## Given request
Output the data exactly, with every line intact.

## Collected material

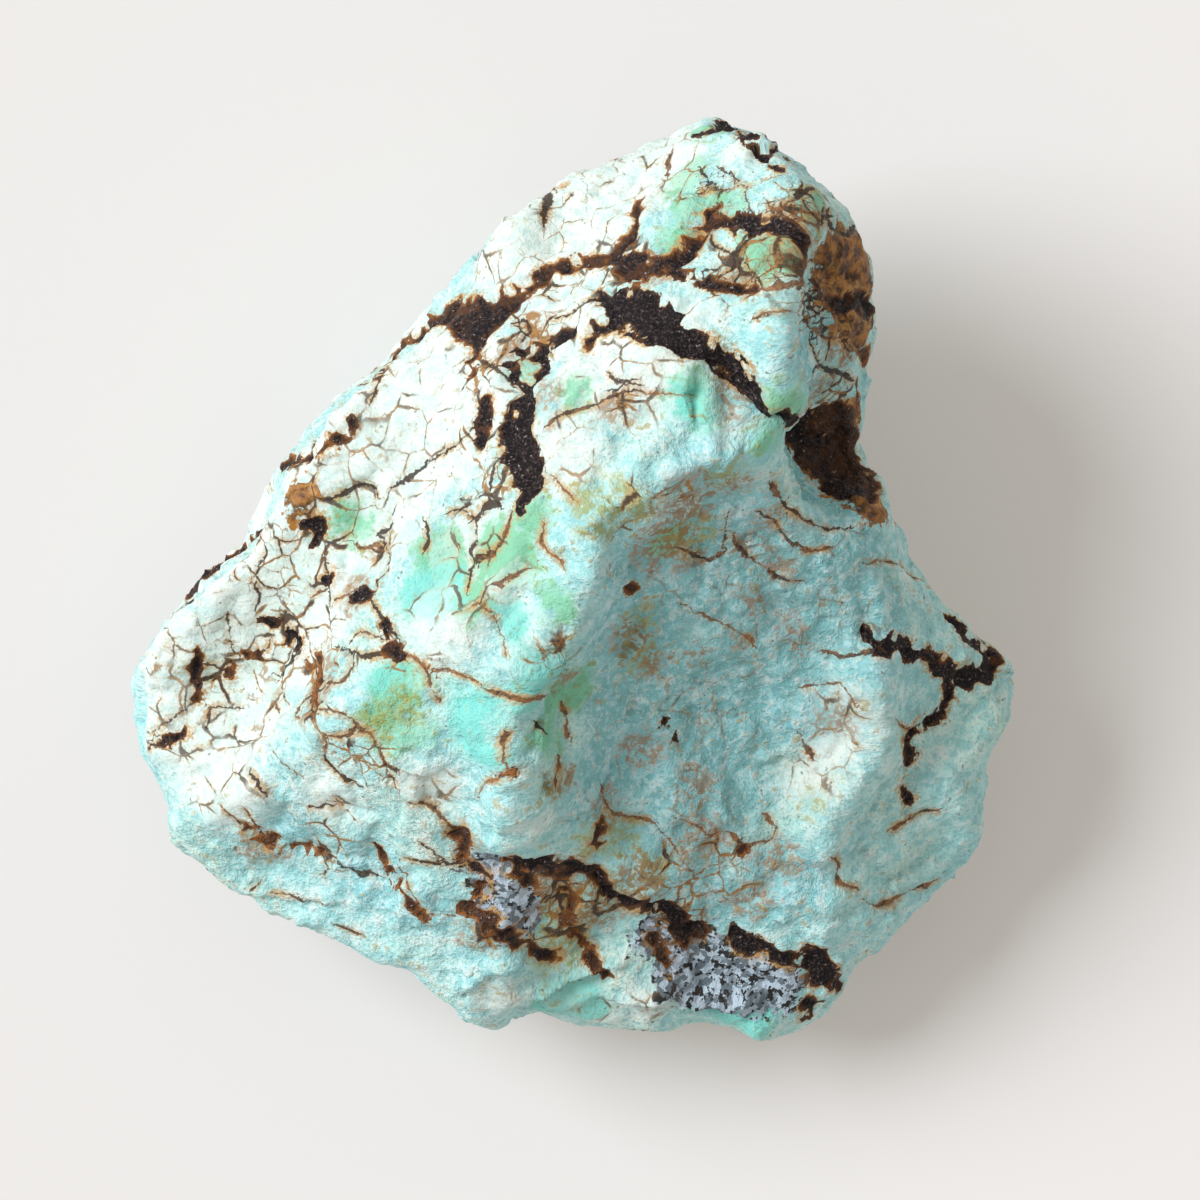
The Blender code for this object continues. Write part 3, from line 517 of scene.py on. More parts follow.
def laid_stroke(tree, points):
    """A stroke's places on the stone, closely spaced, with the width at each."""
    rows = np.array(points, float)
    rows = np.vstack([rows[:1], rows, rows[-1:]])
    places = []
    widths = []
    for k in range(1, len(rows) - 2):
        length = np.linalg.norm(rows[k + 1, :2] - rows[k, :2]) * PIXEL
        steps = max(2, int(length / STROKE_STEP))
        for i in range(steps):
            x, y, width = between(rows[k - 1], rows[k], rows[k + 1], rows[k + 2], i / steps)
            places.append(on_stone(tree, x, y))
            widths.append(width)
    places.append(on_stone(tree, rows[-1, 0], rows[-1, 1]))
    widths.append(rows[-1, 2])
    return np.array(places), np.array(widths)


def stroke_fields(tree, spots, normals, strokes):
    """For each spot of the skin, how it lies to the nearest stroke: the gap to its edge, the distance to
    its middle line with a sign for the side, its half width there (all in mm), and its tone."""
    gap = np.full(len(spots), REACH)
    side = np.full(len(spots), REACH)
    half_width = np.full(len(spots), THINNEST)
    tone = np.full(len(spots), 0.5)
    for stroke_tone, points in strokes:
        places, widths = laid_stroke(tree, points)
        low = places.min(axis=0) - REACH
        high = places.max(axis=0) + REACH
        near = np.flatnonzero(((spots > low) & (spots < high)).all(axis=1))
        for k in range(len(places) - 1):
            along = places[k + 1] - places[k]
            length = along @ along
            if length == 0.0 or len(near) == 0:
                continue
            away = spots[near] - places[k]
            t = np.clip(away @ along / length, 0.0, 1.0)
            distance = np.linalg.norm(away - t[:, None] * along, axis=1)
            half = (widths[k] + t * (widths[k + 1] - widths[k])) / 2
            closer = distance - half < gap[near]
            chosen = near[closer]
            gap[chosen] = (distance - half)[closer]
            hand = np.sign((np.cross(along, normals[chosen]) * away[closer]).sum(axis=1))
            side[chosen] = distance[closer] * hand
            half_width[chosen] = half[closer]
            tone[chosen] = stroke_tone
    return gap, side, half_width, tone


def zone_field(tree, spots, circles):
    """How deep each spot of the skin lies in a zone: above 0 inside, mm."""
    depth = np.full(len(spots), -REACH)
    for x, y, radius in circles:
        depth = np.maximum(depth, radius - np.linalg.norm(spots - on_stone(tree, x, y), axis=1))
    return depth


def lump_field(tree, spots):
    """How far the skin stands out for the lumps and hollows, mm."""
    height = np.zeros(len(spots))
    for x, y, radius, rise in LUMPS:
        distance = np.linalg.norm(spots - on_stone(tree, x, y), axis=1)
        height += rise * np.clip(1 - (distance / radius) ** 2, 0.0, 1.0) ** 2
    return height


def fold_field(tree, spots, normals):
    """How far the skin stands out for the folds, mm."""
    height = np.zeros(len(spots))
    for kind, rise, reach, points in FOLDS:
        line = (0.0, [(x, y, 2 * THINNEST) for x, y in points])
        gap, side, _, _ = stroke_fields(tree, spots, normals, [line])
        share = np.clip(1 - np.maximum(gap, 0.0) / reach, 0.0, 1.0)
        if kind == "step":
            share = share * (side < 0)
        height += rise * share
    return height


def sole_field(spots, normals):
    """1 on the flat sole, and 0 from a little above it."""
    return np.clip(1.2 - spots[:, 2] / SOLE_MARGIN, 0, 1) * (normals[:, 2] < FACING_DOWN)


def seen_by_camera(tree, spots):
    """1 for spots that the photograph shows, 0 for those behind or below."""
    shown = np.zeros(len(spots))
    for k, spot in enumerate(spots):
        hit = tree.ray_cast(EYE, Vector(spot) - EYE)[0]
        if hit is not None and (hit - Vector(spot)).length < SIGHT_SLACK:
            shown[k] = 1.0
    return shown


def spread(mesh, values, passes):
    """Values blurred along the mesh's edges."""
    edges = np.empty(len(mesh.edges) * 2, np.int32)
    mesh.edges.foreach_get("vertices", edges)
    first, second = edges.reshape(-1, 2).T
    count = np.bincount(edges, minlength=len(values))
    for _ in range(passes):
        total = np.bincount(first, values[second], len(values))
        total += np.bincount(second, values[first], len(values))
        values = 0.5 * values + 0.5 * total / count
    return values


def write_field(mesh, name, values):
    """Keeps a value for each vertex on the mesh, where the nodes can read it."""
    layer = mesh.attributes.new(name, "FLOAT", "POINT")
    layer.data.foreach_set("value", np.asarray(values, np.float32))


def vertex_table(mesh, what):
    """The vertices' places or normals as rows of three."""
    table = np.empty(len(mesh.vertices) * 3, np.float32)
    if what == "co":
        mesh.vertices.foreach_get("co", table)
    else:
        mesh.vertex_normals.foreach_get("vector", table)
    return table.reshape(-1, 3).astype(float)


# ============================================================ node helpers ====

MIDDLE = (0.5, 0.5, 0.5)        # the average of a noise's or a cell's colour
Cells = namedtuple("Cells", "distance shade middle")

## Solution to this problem
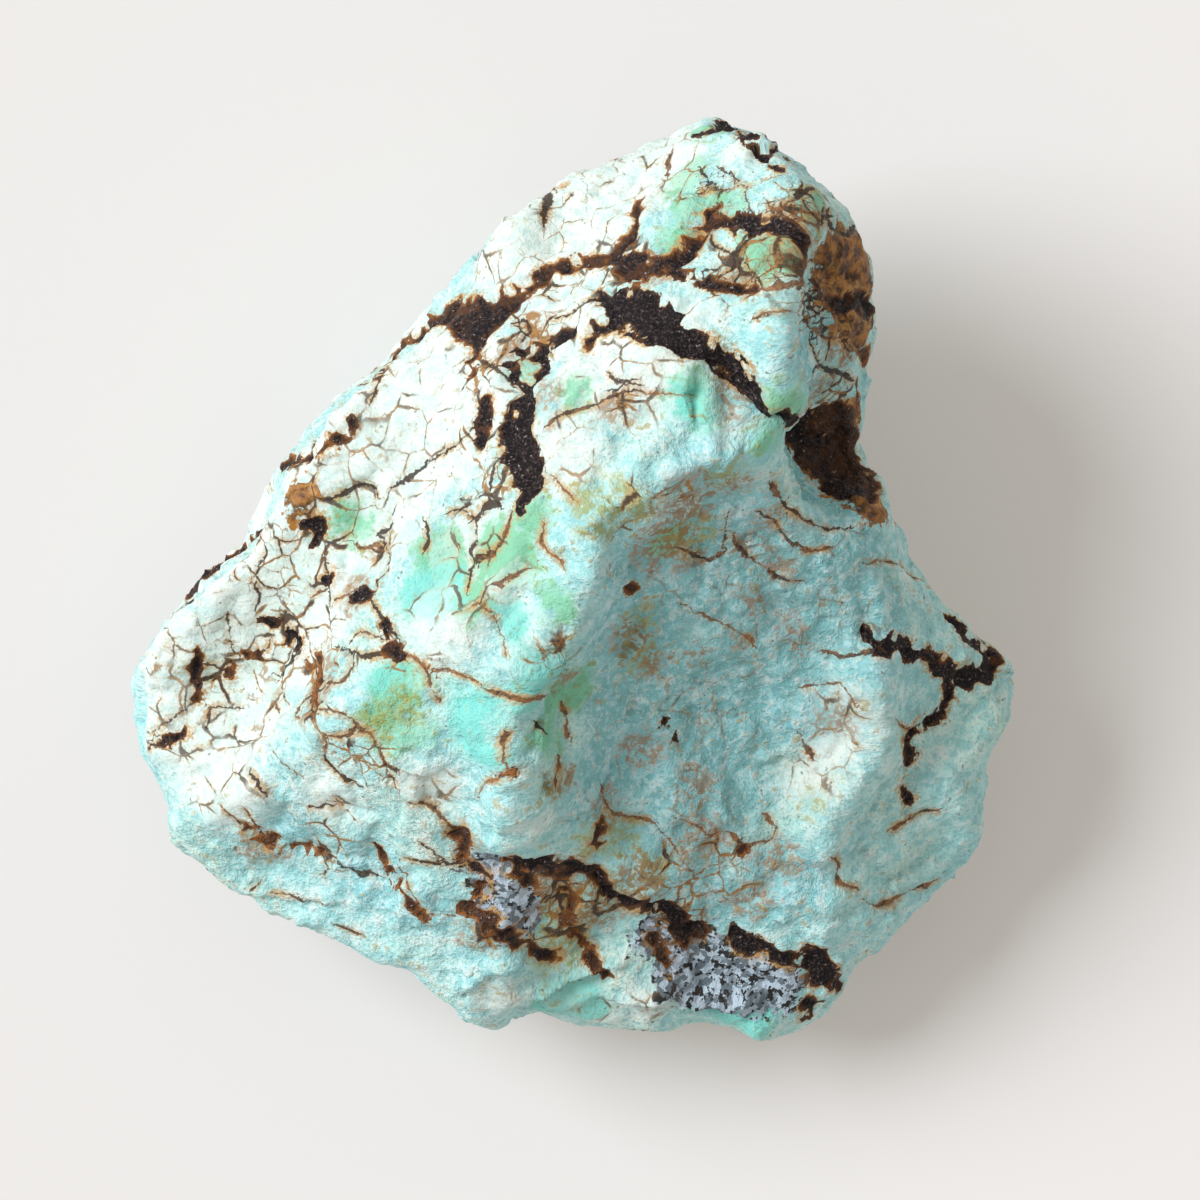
The Blender code for this object continues. Write part 3, from line 517 of scene.py on. More parts follow.
def laid_stroke(tree, points):
    """A stroke's places on the stone, closely spaced, with the width at each."""
    rows = np.array(points, float)
    rows = np.vstack([rows[:1], rows, rows[-1:]])
    places = []
    widths = []
    for k in range(1, len(rows) - 2):
        length = np.linalg.norm(rows[k + 1, :2] - rows[k, :2]) * PIXEL
        steps = max(2, int(length / STROKE_STEP))
        for i in range(steps):
            x, y, width = between(rows[k - 1], rows[k], rows[k + 1], rows[k + 2], i / steps)
            places.append(on_stone(tree, x, y))
            widths.append(width)
    places.append(on_stone(tree, rows[-1, 0], rows[-1, 1]))
    widths.append(rows[-1, 2])
    return np.array(places), np.array(widths)


def stroke_fields(tree, spots, normals, strokes):
    """For each spot of the skin, how it lies to the nearest stroke: the gap to its edge, the distance to
    its middle line with a sign for the side, its half width there (all in mm), and its tone."""
    gap = np.full(len(spots), REACH)
    side = np.full(len(spots), REACH)
    half_width = np.full(len(spots), THINNEST)
    tone = np.full(len(spots), 0.5)
    for stroke_tone, points in strokes:
        places, widths = laid_stroke(tree, points)
        low = places.min(axis=0) - REACH
        high = places.max(axis=0) + REACH
        near = np.flatnonzero(((spots > low) & (spots < high)).all(axis=1))
        for k in range(len(places) - 1):
            along = places[k + 1] - places[k]
            length = along @ along
            if length == 0.0 or len(near) == 0:
                continue
            away = spots[near] - places[k]
            t = np.clip(away @ along / length, 0.0, 1.0)
            distance = np.linalg.norm(away - t[:, None] * along, axis=1)
            half = (widths[k] + t * (widths[k + 1] - widths[k])) / 2
            closer = distance - half < gap[near]
            chosen = near[closer]
            gap[chosen] = (distance - half)[closer]
            hand = np.sign((np.cross(along, normals[chosen]) * away[closer]).sum(axis=1))
            side[chosen] = distance[closer] * hand
            half_width[chosen] = half[closer]
            tone[chosen] = stroke_tone
    return gap, side, half_width, tone


def zone_field(tree, spots, circles):
    """How deep each spot of the skin lies in a zone: above 0 inside, mm."""
    depth = np.full(len(spots), -REACH)
    for x, y, radius in circles:
        depth = np.maximum(depth, radius - np.linalg.norm(spots - on_stone(tree, x, y), axis=1))
    return depth


def lump_field(tree, spots):
    """How far the skin stands out for the lumps and hollows, mm."""
    height = np.zeros(len(spots))
    for x, y, radius, rise in LUMPS:
        distance = np.linalg.norm(spots - on_stone(tree, x, y), axis=1)
        height += rise * np.clip(1 - (distance / radius) ** 2, 0.0, 1.0) ** 2
    return height


def fold_field(tree, spots, normals):
    """How far the skin stands out for the folds, mm."""
    height = np.zeros(len(spots))
    for kind, rise, reach, points in FOLDS:
        line = (0.0, [(x, y, 2 * THINNEST) for x, y in points])
        gap, side, _, _ = stroke_fields(tree, spots, normals, [line])
        share = np.clip(1 - np.maximum(gap, 0.0) / reach, 0.0, 1.0)
        if kind == "step":
            share = share * (side < 0)
        height += rise * share
    return height


def sole_field(spots, normals):
    """1 on the flat sole, and 0 from a little above it."""
    return np.clip(1.2 - spots[:, 2] / SOLE_MARGIN, 0, 1) * (normals[:, 2] < FACING_DOWN)


def seen_by_camera(tree, spots):
    """1 for spots that the photograph shows, 0 for those behind or below."""
    shown = np.zeros(len(spots))
    for k, spot in enumerate(spots):
        hit = tree.ray_cast(EYE, Vector(spot) - EYE)[0]
        if hit is not None and (hit - Vector(spot)).length < SIGHT_SLACK:
            shown[k] = 1.0
    return shown


def spread(mesh, values, passes):
    """Values blurred along the mesh's edges."""
    edges = np.empty(len(mesh.edges) * 2, np.int32)
    mesh.edges.foreach_get("vertices", edges)
    first, second = edges.reshape(-1, 2).T
    count = np.bincount(edges, minlength=len(values))
    for _ in range(passes):
        total = np.bincount(first, values[second], len(values))
        total += np.bincount(second, values[first], len(values))
        values = 0.5 * values + 0.5 * total / count
    return values


def write_field(mesh, name, values):
    """Keeps a value for each vertex on the mesh, where the nodes can read it."""
    layer = mesh.attributes.new(name, "FLOAT", "POINT")
    layer.data.foreach_set("value", np.asarray(values, np.float32))


def vertex_table(mesh, what):
    """The vertices' places or normals as rows of three."""
    table = np.empty(len(mesh.vertices) * 3, np.float32)
    if what == "co":
        mesh.vertices.foreach_get("co", table)
    else:
        mesh.vertex_normals.foreach_get("vector", table)
    return table.reshape(-1, 3).astype(float)


# ============================================================ node helpers ====

MIDDLE = (0.5, 0.5, 0.5)        # the average of a noise's or a cell's colour
Cells = namedtuple("Cells", "distance shade middle")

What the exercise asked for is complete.